----- Data segment
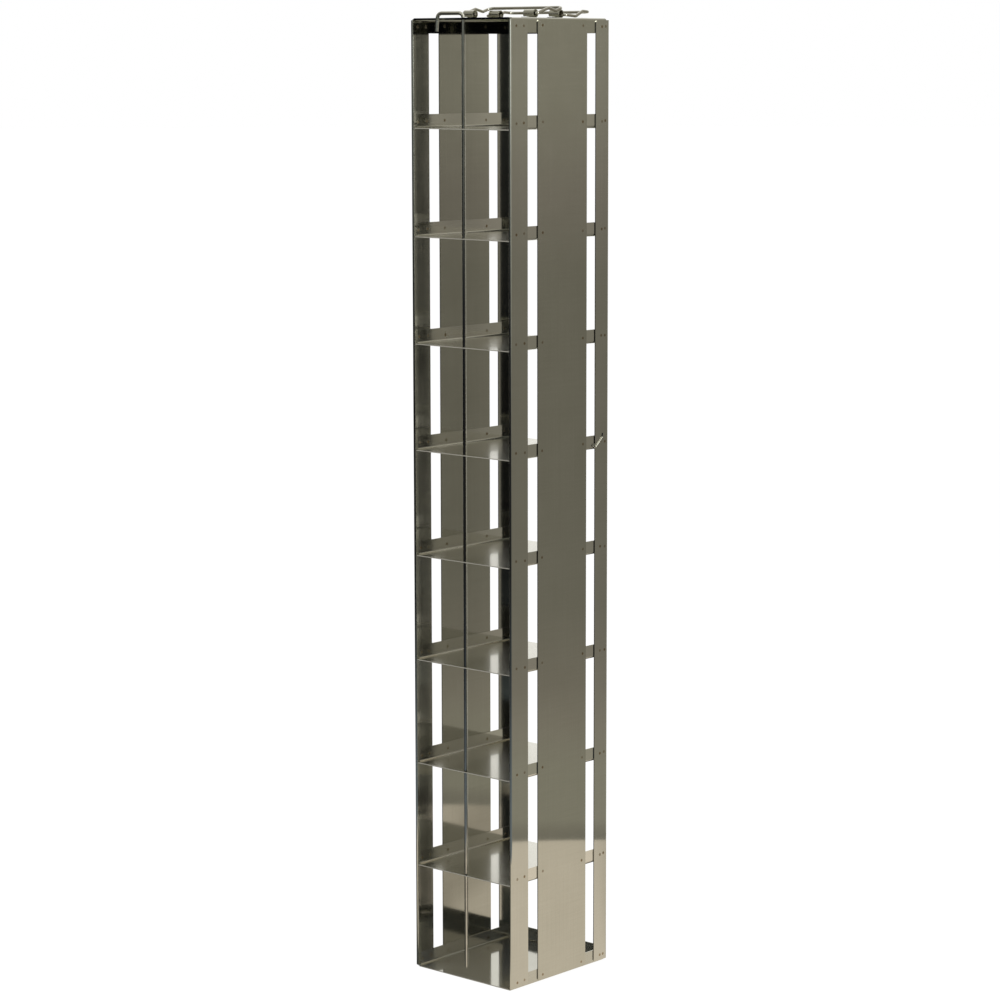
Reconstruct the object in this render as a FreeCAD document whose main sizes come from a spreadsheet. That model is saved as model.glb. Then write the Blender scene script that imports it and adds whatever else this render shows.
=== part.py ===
import FreeCAD, Part
import math
import os
import Sketcher

# Vertical freezer rack in stainless sheet and wire, in millimetres.
# Nine box bays stand one above another. Each level is a flat plate with its side edges
# turned up, spot welded to plain vertical strips that stand outside the turned edges.
# The front is open, and a loose wire rod drops through a hole near the front edge of
# every plate to keep the boxes in. Two wire bails on the top pan carry the rack.
#
# Frame: +X to the right of somebody facing the open front, +Y to the back, +Z up.
# The origin is the middle of the rack's footprint, on the surface that it stands on.

SIZES = [
    ("rack_width", 140.0, "outside width over the two walls"),
    ("rack_depth", 158.0, "outside depth over the rear angles"),
    ("shelf_pitch", 114.0, "from one plate to the next"),
    ("shelf_gauge", 1.0, "sheet of the shelves and pans"),
    ("wall_gauge", 1.0, "sheet of the strips, panels and angles"),
    ("bend_radius", 2.0, "inside radius of the plates' turned edges"),
    ("plate_setback", 1.6, "from the front to the plates' front edges"),
    ("shelf_back_gap", 1.0, "from a shelf's back edge to the rear angles"),
    ("shelf_flange", 15.0, "height of a shelf's turned edges"),
    ("top_flange", 15.6, "height of the top pan's turned edges"),
    ("bottom_flange", 15.0, "height of the bottom pan's turned edges"),
    ("top_lip", 2.0, "height of the top pan's front edge"),
    ("corner_relief", 0.6, "gap between a pan's back edge or lip and its side bends"),
    ("strip_width", 27.0, "depth of a front strip, over its hem"),
    ("hem_reach", 5.0, "length of the hem's inner leg from the front"),
    ("notch_gap", 0.2, "clearance of a plate's slot round the hem"),
    ("panel_setback", 43.0, "from the front to the side panel"),
    ("panel_back_gap", 14.5, "from the side panel to the rear angle"),
    ("angle_width", 22.0, "side leg of a rear angle"),
    ("angle_return", 17.0, "back leg of a rear angle"),
    ("angle_bend", 1.0, "inside radius of a rear angle's bend"),
    ("wall_end_gap", 2.0, "from the rack's ends to the ends of the walls"),
    ("corner_chamfer", 2.0, "cut corner of each wall sheet"),
    ("rod_diameter", 4.0, "lock rod wire"),
    ("rod_setback", 5.6, "from the front to the rod's axis"),
    ("rod_clearance", 0.4, "radial room of the rod in its holes"),
    ("rod_floor_gap", 11.0, "from the bottom plate to the rod's end"),
    ("hook_rise", 4.7, "from the top pan to the axis of the rod's handle"),
    ("hook_reach", 30.0, "length of the rod's handle"),
    ("hook_drop", 18.5, "height of the handle's hanging leg"),
    ("hook_front_gap", 0.4, "from the front to the hanging leg"),
    ("hook_bend", 5.0, "axis radius of the handle's bends"),
    ("hook_splay", 5.0, "outward lean of the hanging leg, in degrees"),
    ("bail_wire", 3.2, "wire of the carrying bails"),
    ("front_axis_setback", 63.0, "from the front to the front bail's axis"),
    ("crossbar_offset", 0.5, "reach of the front bail past the rear clips' axis"),
    ("front_bail_width", 102.8, "front bail, between the axes of its legs"),
    ("bail_pass_gap", 0.6, "room between the two bails' legs"),
    ("front_bail_leg", 18.6, "straight part of the front bail's legs"),
    ("rear_bail_leg", 16.8, "straight part of the rear bail's legs"),
    ("bail_step_run", 10.5, "length of the step in a leg"),
    ("bail_step_rise", 6.0, "height of the step in a leg"),
    ("bail_grip_run", 12.0, "from the step to the crossbar"),
    ("bail_corner", 6.0, "axis radius of the crossbar's corners"),
    ("bail_step_bend", 4.0, "axis radius of the step's bends"),
    ("bail_eye_bend", 2.2, "axis radius where the wire turns into its clip"),
    ("bail_tail", 0.6, "wire that stands out of the clip's inner end"),
    ("bail_plate_gap", 0.5, "room under the rear bail, laid down on the top pan"),
    ("bail_clip_gap", 0.6, "room under the front bail, laid down on the rear clips"),
    ("clip_leg_gap", 0.5, "from a clip's outer end to the front bail's leg"),
    ("clip_width", 13.7, "length of a clip along its axis"),
    ("clip_gauge", 1.0, "strap of a clip"),
    ("clip_bore", 6.8, "inside diameter of a clip's curl"),
    ("clip_foot", 7.0, "strap in front of the curl's axis"),
    ("clip_mouth", 50.0, "open angle of the curl above its foot, in degrees"),
    ("front_wire_gap", 2.1, "room under the front bail's wire in its curls"),
    ("rear_wire_gap", 0.7, "room under the rear bail's wire in its curls"),
    ("tag_wire", 1.2, "wire of the side hook"),
    ("tag_gap", 0.05, "from the rear angle's face to the side hook"),
    ("tag_back_gap", 22.4, "from the back to the side hook's turn"),
    ("tag_rise", 1.4, "from its shelf's underside to the side hook's turn"),
    ("tag_run", 12.3, "depth of the side hook's long leg"),
    ("tag_height", 10.9, "height of the side hook's long leg"),
    ("tag_tip", 4.3, "length of the long leg's upright tip"),
    ("tag_short_leg", 4.9, "height of the side hook's short leg"),
    ("tag_throat", 2.2, "width of the side hook's turn"),
    ("tag_bend", 1.5, "axis radius of the side hook's bends"),
]
SHELF_COUNT = 8
TAG_LEVEL = 5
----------
▶ [What you should do]
The required output is the exact run of lines from the beginning of the listing above to the line that contains "import Sketcher", inclusive of both.

▶ [Exercise answer]
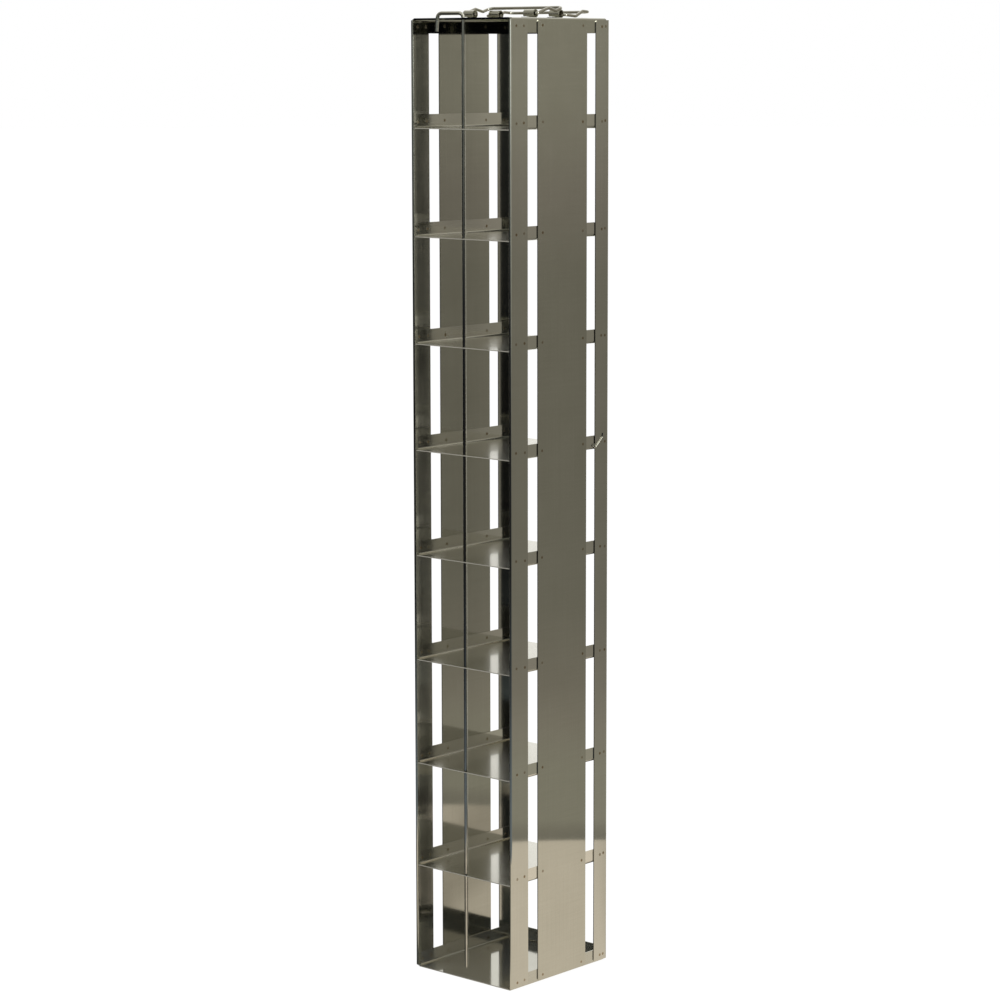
Reconstruct the object in this render as a FreeCAD document whose main sizes come from a spreadsheet. That model is saved as model.glb. Then write the Blender scene script that imports it and adds whatever else this render shows.
=== part.py ===
import FreeCAD, Part
import math
import os
import Sketcher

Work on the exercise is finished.